ただ、日中でも確認できないわけではありません。

上から見るだけでなく、斜めから確認すると、多少見やすくなります。また、スマホのライトなどで光を当てると、見えることもあります。

壁・床・階段のキズ・ヘコミのチェックは「多発地帯」を重点的に

衝突

壁・床・階段は事故が起こりやすい箇所は?

このように、チェックする箇所が非常に多いため、短時間で、すべての養生していた壁・床・階段をチェックするのは無理です。

そこで、キズやヘコミができやすい箇所だけでも重点的にチェックしてください。

キズがつきやすい壁・床・階段の箇所は、つぎのとおりです。

  • 廊下の曲がり角
  • 階段の踊り場
  • 階段の始まりと終わり
  • 部屋(特に台所・キッチン)の出入口
  • 玄関

引越しの事故は「方向転換」で起こる

こういう場所は、大きな家具や冷蔵庫などの方向転換をします。

この際、家具・冷蔵庫が曲がり角や部屋の出入り口の内側(角)や外側に接触する事故が多発します。

特に本棚、洋服ダンス、ワードローブのような背の高い家具や、冷蔵庫、和ダンスなどの重い家具が通った壁は、注意してチェックしてください。

また、方向転換で曲がりきれない場合は、いったん、これらの場所に家具・冷蔵庫を置いて、立てた状態で方向転換をします。

この「置く」作業を丁寧にしないと、床がヘコミます。

ですから、特に重い冷蔵庫や和ダンスなどを置いた形跡がある床・階段は、重点的にチェックしてください。

事故があったらその時その場で写真撮影・補償交渉

怒る主婦

事故があったらまずは証拠の確保

もし壁・床・階段に、新たにキズ・ヘコミ・汚れができた場合や、養生テープによって塗装の剥げや無垢材の毛羽立ちがあった場合は、すぐに補償交渉をしてください。

時間が経てば経つほど、お客さまには不利になります。

まずは、証拠の確保が大事です。
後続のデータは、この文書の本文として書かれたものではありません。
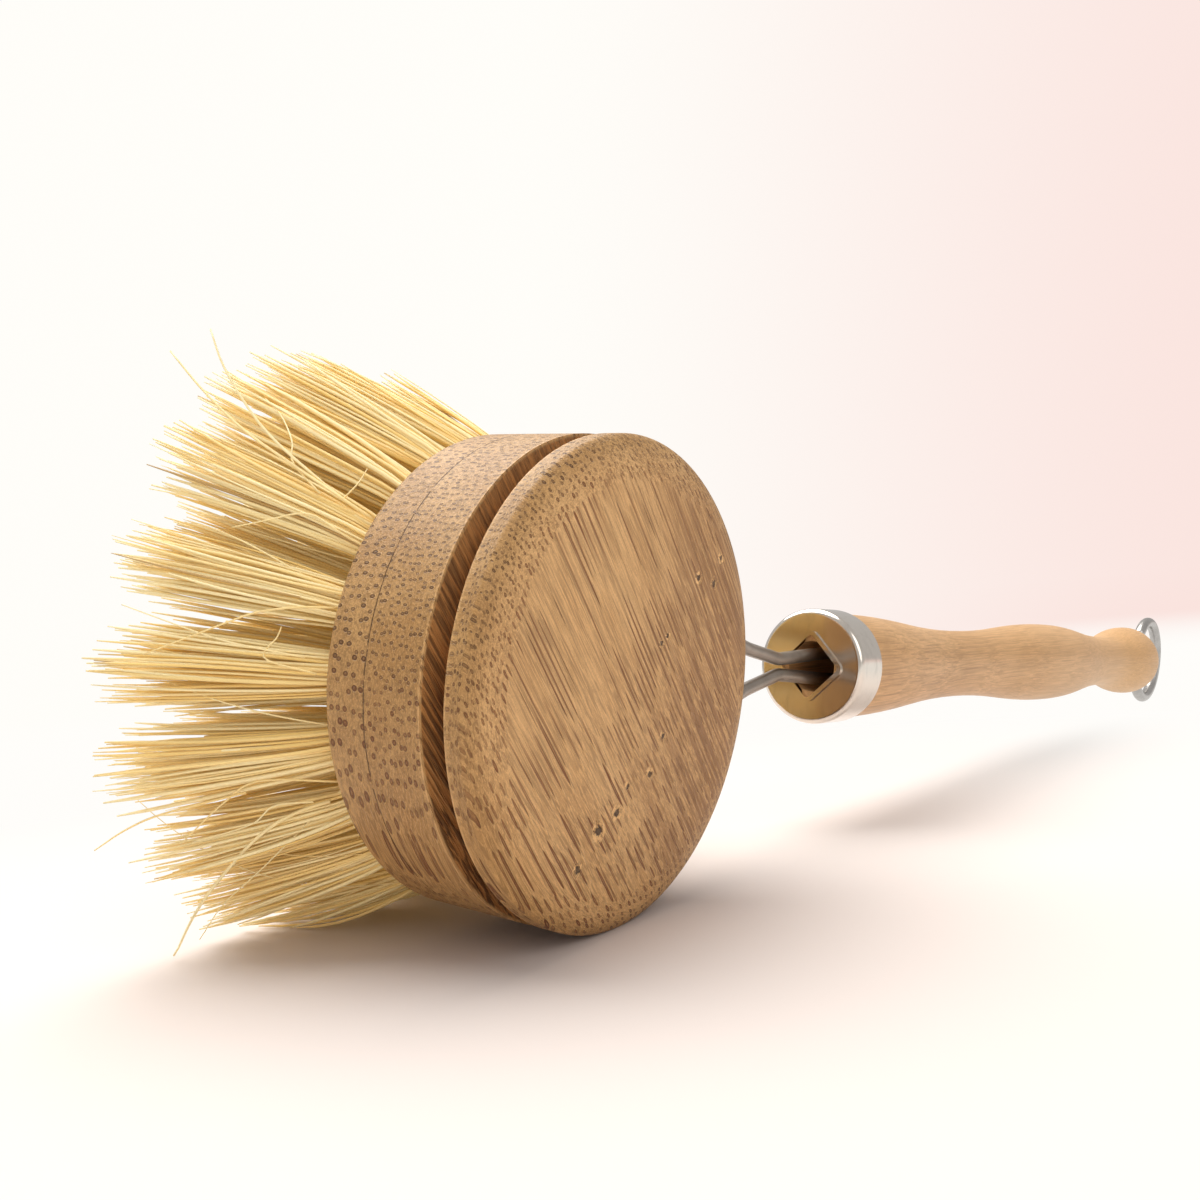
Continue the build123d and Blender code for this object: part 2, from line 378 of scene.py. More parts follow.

すぐにカメラで事故があった箇所の写真撮影をしてください。

この際、必ずフィルム式のカメラで撮影してください。使い捨てのカメラやインスタントカメラで大丈夫です。

逆に、スマホのカメラやデジカメの場合は、加工が簡単なので、(ないよりマシですが)ほとんど交渉材料にはなりません。

補償交渉はその時その場で

なお、その場で補償交渉をせずに後で補償交渉をした場合、交渉が難航することがあります。

言葉は悪いですが、「現行犯」でないと、引越し業者としては、(後からできたキズ・ヘコミ・汚れじゃないの?)と疑わざるをえません。

もちろん、悪質なクレーマーが、引越し業者がやったわけではないキズ・ヘコミ・汚れまで補償させようとすることあもります。

そういう意味では、引越し業者が、全部の補償交渉を、何も意地悪で難航させているわけではないのです。

ですから、ある意味では、引越し業者の補償交渉の担当者が、会社や上司に「言い訳」をしやすいようにすることが重要です。

そのための、証拠の確保であり、その時その場での交渉なわけです。

ですから、壁・床・階段にキズ・ヘコミ・汚れがあった場合は、すぐに作業を中断して、引越し業者の支店・営業所の事故担当者に連絡してください。

まとめ

引越し先(新居・卸地)での養生資材をはずす作業は、いちスタッフとしては、その現場の最後の作業ですので、ある意味では「至福の瞬間」です。

ただ、チームリーダーとしては、最も緊張するタイミングといえます。

いくらチームリーダーとはいえ、すべての作業をしているわけではありません。

(どこかでスタッフが事故を起こしていないだろうか?)と、不安になります。

特に、新築の建物への引越しだった場合は、キズ、ヘコミ、汚れが目立ちますので、お客さまからクレームが出やすい、という傾向があります。

ですから、新築の建物で、お客さまが念入りに壁や床をチェックしていると、余計に緊張します。

引越し業者のスタッフは、事故があったとしても、明らかに「バレる」ものは別としても、自分から申し出ることはありません。

壁・床・階段の小さなキズ・ヘコミ・汚れは、お客さまご自身の目でチェックして、見つけなければならないのです。

これから新生活を送る建物ですから、ぜひしっかりとチェックして、万が一、事故があった場合は、すぐに補償交渉に入ってください。